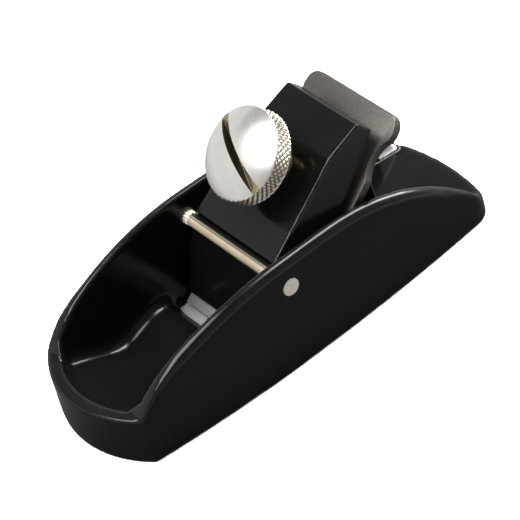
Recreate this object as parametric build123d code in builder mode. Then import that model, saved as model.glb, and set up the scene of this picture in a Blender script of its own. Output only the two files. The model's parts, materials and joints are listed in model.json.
::::
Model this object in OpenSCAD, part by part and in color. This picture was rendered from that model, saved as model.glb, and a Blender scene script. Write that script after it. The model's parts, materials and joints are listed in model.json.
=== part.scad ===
::::
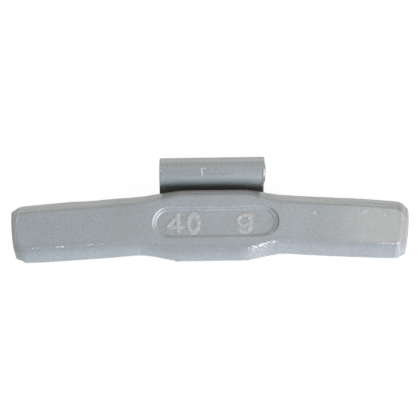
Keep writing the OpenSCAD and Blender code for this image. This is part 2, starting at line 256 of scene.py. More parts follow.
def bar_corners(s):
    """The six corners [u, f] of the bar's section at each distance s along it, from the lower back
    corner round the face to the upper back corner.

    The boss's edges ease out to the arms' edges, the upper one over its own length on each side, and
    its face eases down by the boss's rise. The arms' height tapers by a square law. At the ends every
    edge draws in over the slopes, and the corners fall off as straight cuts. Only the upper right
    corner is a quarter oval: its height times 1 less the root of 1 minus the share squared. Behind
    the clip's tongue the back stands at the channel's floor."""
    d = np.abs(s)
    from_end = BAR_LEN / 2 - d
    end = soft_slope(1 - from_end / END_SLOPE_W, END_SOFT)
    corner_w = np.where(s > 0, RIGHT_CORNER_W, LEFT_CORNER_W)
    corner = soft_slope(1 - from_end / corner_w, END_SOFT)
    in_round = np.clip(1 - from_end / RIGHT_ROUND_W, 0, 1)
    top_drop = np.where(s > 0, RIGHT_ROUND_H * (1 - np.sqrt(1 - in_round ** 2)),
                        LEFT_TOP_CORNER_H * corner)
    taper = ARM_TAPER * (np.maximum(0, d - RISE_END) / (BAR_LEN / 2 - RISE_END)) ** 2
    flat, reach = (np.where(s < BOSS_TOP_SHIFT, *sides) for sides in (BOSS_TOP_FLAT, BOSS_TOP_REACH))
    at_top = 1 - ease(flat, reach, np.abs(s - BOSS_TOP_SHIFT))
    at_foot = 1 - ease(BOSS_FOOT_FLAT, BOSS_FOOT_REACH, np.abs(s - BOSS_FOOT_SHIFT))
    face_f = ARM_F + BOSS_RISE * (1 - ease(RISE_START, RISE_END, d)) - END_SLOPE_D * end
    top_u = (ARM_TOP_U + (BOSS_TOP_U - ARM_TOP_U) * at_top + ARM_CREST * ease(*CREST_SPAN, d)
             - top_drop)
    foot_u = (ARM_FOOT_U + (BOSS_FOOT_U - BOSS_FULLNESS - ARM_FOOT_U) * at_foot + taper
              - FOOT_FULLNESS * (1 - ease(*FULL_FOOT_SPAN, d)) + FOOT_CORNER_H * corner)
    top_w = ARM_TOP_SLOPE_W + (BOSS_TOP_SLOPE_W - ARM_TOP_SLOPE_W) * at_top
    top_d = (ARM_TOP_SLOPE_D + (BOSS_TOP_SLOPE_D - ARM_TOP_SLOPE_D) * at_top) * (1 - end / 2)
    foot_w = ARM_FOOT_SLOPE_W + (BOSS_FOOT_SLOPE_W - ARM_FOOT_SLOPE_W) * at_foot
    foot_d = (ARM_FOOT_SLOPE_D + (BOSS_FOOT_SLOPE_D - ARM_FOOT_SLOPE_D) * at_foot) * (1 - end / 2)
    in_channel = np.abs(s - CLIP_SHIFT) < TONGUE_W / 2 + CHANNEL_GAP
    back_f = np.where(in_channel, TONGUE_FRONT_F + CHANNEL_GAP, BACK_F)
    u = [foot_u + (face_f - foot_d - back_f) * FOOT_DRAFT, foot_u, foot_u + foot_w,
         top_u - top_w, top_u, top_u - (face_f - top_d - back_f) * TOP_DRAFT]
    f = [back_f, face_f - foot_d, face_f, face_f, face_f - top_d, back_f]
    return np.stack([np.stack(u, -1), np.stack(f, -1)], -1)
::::
AIM OF THE EXERCISE:
Scan the records above for the string "object", then select every line that holds it.

TASK RESULT:
Recreate this object as parametric build123d code in builder mode. Then import that model, saved as model.glb, and set up the scene of this picture in a Blender script of its own. Output only the two files. The model's parts, materials and joints are listed in model.json.
Model this object in OpenSCAD, part by part and in color. This picture was rendered from that model, saved as model.glb, and a Blender scene script. Write that script after it. The model's parts, materials and joints are listed in model.json.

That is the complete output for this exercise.